Dopamine

Mitchell Froom

par Rodrigue Ducourant le 01/05/1999

Note: 6.0    

Voilà un cas de conscience pour la plume du mélomane. On aime Suzanne Vega et Ron Sexsmith, on y remarque le mixage si limpide du producteur Mitchell Froom (priorité à la voix, puis à la section rythmique et des pianos qui sonnent comme celui de John Lennon dans "Imagine"). Et puis, d'autres noms poussent à trépigner d'impatience (Lisa Germano, Mark Eitzel), à espérer une éclosion définitive (Sheryl Crow), des noms qui rappellent ces phrasés redoutables et ces tessitures remarquables (M. Doughty de Soul Coughing), et on se dit que cette concentration d'intelligences "extra-sensorielles" est finalement un peu louche, bien que séduisante. C'est un peu X-men ©, les mutants aux super pouvoirs et leur mentor, le professeur Xavier : "Dopamine" n'est pas une compilation, pas un concept albuminé, pas un disque promo genre "le monde selon mon label indépendant", mais pas non plus un simple album de Mitchell Froom. On pourrait se dire que, comme Gainsbourg, "il les fait chanter", mais le travail de déconstruction qu'il impose à lui même et aux autres les contraint presque à les faire "déchanter", à se désincarner d'eux-mêmes, une vraie mise en danger. Mitchell Froom change leur silhouette musicale grâce à un son plus lourd : un travestissement acoustique, une véritable perversion de la résonance. Alors il y a tous ces freaks qui se découvrent d'autres capacités, sa femme Suzanne Vega la première, qui se violente comme jamais ("Dopamine"), une Lisa Germano sûre d'elle ("Kitsum"), un Mark Eitzel inquiétant ("Watery eyes").
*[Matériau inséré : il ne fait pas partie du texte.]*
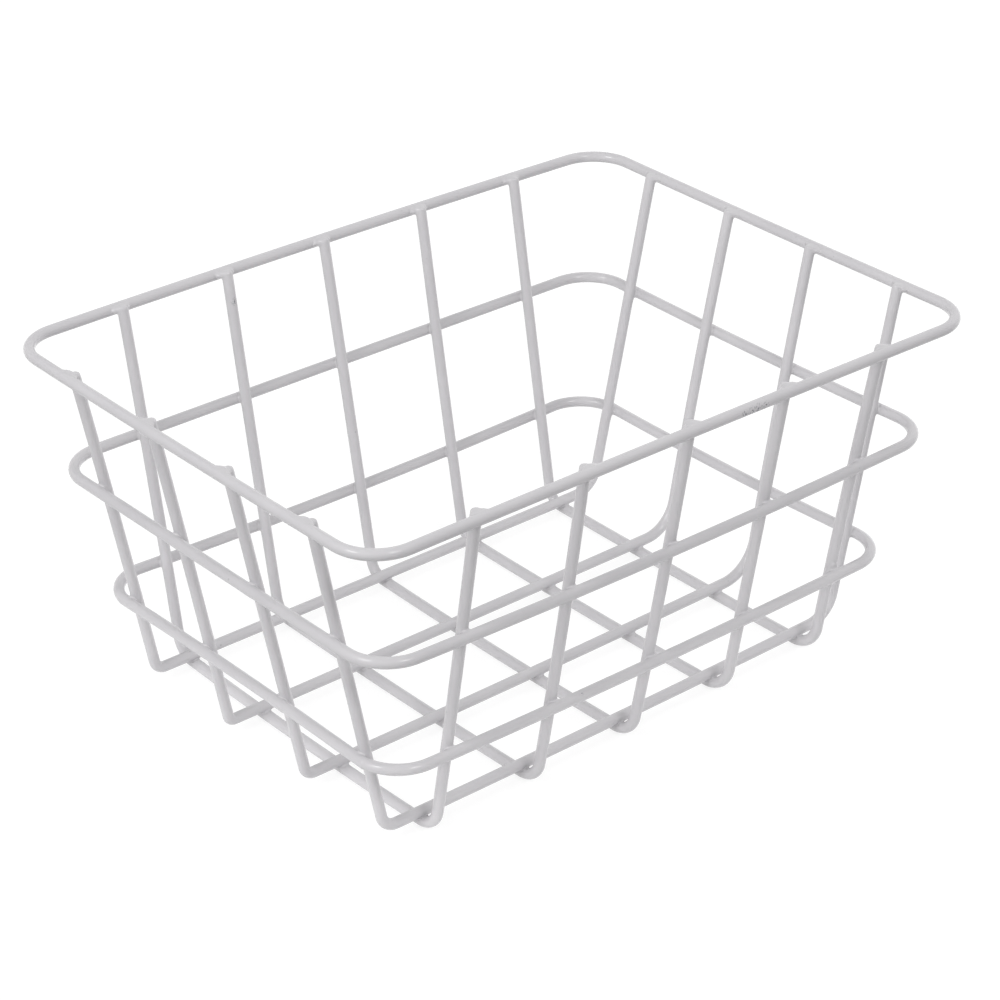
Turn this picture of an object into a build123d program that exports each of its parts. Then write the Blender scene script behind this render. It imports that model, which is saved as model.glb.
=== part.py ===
from build123d import *
import math
import os

# An open basket of welded round wire, as kept in a locker or on a shelf.
# X runs along the basket, Y from the front wall to the back wall and Z up.
# The origin lies on the surface it stands on, under the middle of the basket.
# Lengths are in millimetres and angles in degrees.

# Overall size, over the wires
overall_length = 305.0
overall_width = 229.0
overall_height = 150.0

# The wire, measured over its coat, and how deep two wires sink into each other at a weld
wire_diameter = 4.5
weld_depth = 0.7

# How far the walls lean outwards from upright
end_wall_lean = 11.5
side_wall_lean = 10.1

# Heights of the two lower rings above the floor, at the wires' centres
middle_ring_height = 95.9
lower_ring_height = 41.8

# Inside radii of the bends
ring_corner_radius = 16.0
front_bend_radius = 10.0
back_bend_radius = 7.0
left_bend_radius = 2.5
right_bend_radius = 11.0

# The wires that go down a wall, over the floor and up the other wall.
# The margins run along the floor, from the outermost wire to where the wall's centre line meets it.
cross_wire_count = 5
cross_wire_margin = 16.8
long_wire_count = 4
long_wire_margin = 9.1

# Where these wires end: above the rim's centre, with an edge that the coat rounds off
tip_rise = 1.0
tip_rounding = 0.9

# Worked out from the sizes above
wire_radius = wire_diameter / 2
weld_spacing = wire_diameter - weld_depth
rim_height = overall_height - wire_radius
rim_half_length = overall_length / 2 - wire_radius
rim_half_width = overall_width / 2 - wire_radius
cross_floor_height = wire_radius
long_floor_height = cross_floor_height + weld_spacing


# How far a wall has come in from the rim, at a height
def wall_inset(height, lean):
    return (rim_height - height) * math.tan(math.radians(lean))


# How far a wall's upright wires lie inside its rings, measured level
def upright_inset(lean):
    return weld_spacing / math.cos(math.radians(lean))


# Half the distance between the centre lines of two facing walls' upright wires, at a height
def upright_reach(rim_reach, height, lean):
    return rim_reach - wall_inset(height, lean) - upright_inset(lean)


# A round wire along a path
def wire_along(path):
    start = Plane(origin=path @ 0, z_dir=path % 0)
    return sweep(start * Circle(wire_radius), path=path)


# A closed ring that touches the outside of the upright wires at its height
def ring_wire(height):
    half_length = rim_half_length - wall_inset(height, end_wall_lean)
    half_width = rim_half_width - wall_inset(height, side_wall_lean)
    corners = [
        (0, -half_width, height),
        (half_length, -half_width, height),
        (half_length, half_width, height),
        (0, half_width, height),
    ]
    right_half = wire_along(FilletPolyline(*corners, radius=ring_corner_radius + wire_radius))
    return right_half + mirror(right_half, about=Plane.YZ)


# The four corners of a U wire in its own plane: distance from the middle, then height
def u_corners(rim_reach, floor_height, lean):
    tip_height = rim_height + tip_rise
    tip_reach = upright_reach(rim_reach, tip_height, lean)
    foot_reach = upright_reach(rim_reach, floor_height, lean)
    return [
        (-tip_reach, tip_height),
        (-foot_reach, floor_height),
        (foot_reach, floor_height),
        (tip_reach, tip_height),
    ]


# A wire from tip to tip through the given corners, with its two ends rounded off
def u_wire(corners, inside_radii):
    wire = wire_along(FilletPolyline(*corners, radius=[radius + wire_radius for radius in inside_radii]))
    tips = [face for face in wire.faces() if face.geom_type == GeomType.PLANE]
    return fillet([edge for tip in tips for edge in tip.edges()], radius=tip_rounding)


# A wire in a plane across the basket, at a place along it
def cross_wire(x):
    corners = [(x, y, z) for y, z in u_corners(rim_half_width, cross_floor_height, side_wall_lean)]
    return u_wire(corners, [front_bend_radius, back_bend_radius])


# A wire in a plane along the basket, at a place across it
def long_wire(y):
    corners = [(x, y, z) for x, z in u_corners(rim_half_length, long_floor_height, end_wall_lean)]
    return u_wire(corners, [left_bend_radius, right_bend_radius])


# Evenly spaced places on both sides of the middle
def spread(count, outermost):
    return [outermost * (2 * place / (count - 1) - 1) for place in range(count)]


# A wire with a seat pressed into it by each wire that it is welded to
def seated(wire, neighbours):
    for neighbour in neighbours:
        wire = wire - neighbour
    return wire


rings = {
    "rim_wire": ring_wire(rim_height),
    "middle_ring_wire": ring_wire(middle_ring_height),
    "lower_ring_wire": ring_wire(lower_ring_height),
}

outer_cross_place = upright_reach(rim_half_length, cross_floor_height, end_wall_lean) - cross_wire_margin
cross_wires = {
    f"cross_wire_{number}": seated(cross_wire(x), rings.values())
    for number, x in enumerate(spread(cross_wire_count, outer_cross_place), start=1)
}

outer_long_place = upright_reach(rim_half_width, cross_floor_height, side_wall_lean) - long_wire_margin
long_wires = {
    f"long_wire_{number}": seated(long_wire(y), [*rings.values(), *cross_wires.values()])
    for number, y in enumerate(spread(long_wire_count, outer_long_place), start=1)
}

os.makedirs("parts", exist_ok=True)
for name, solid in {**rings, **cross_wires, **long_wires}.items():
    solid.label = name
    export_step(solid, f"parts/{name}.step")
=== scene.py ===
import math

import bmesh
import bpy
from mathutils import Matrix, Vector


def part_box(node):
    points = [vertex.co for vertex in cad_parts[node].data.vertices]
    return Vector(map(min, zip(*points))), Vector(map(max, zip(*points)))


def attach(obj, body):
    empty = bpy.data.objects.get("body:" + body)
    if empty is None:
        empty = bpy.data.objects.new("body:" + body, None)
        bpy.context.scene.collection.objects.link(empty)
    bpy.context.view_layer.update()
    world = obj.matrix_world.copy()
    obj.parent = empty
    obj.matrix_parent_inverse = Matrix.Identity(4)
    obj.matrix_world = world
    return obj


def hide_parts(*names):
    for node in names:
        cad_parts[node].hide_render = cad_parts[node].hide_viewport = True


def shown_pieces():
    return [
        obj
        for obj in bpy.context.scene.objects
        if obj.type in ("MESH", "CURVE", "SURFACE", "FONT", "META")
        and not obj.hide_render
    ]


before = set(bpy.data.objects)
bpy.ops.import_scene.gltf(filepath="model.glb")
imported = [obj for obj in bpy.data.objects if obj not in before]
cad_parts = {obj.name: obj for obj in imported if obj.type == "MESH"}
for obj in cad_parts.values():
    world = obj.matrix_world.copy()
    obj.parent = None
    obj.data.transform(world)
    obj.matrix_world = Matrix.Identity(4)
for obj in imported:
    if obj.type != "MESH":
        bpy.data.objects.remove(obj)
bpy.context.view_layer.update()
print("frame loaded:", len(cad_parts), "wires")

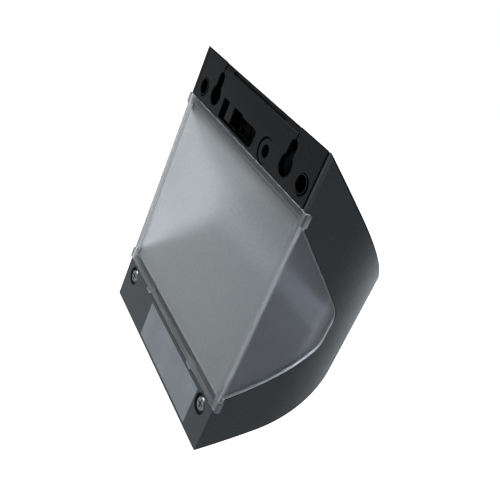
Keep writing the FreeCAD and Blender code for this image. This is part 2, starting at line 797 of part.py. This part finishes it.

Et puis dans cette troupe de mutants, il y a le personnage touchant, le chérubin Ron Sexsmith, à la voix "défigurée" par son mentor, en mix d'Elephant Man et du fantôme de l'Opéra, déclamant un rare état de grâce et d'amour sur "Overcast". Au final, "Dopamine" impose quelques gênes, et un peu de plaisir.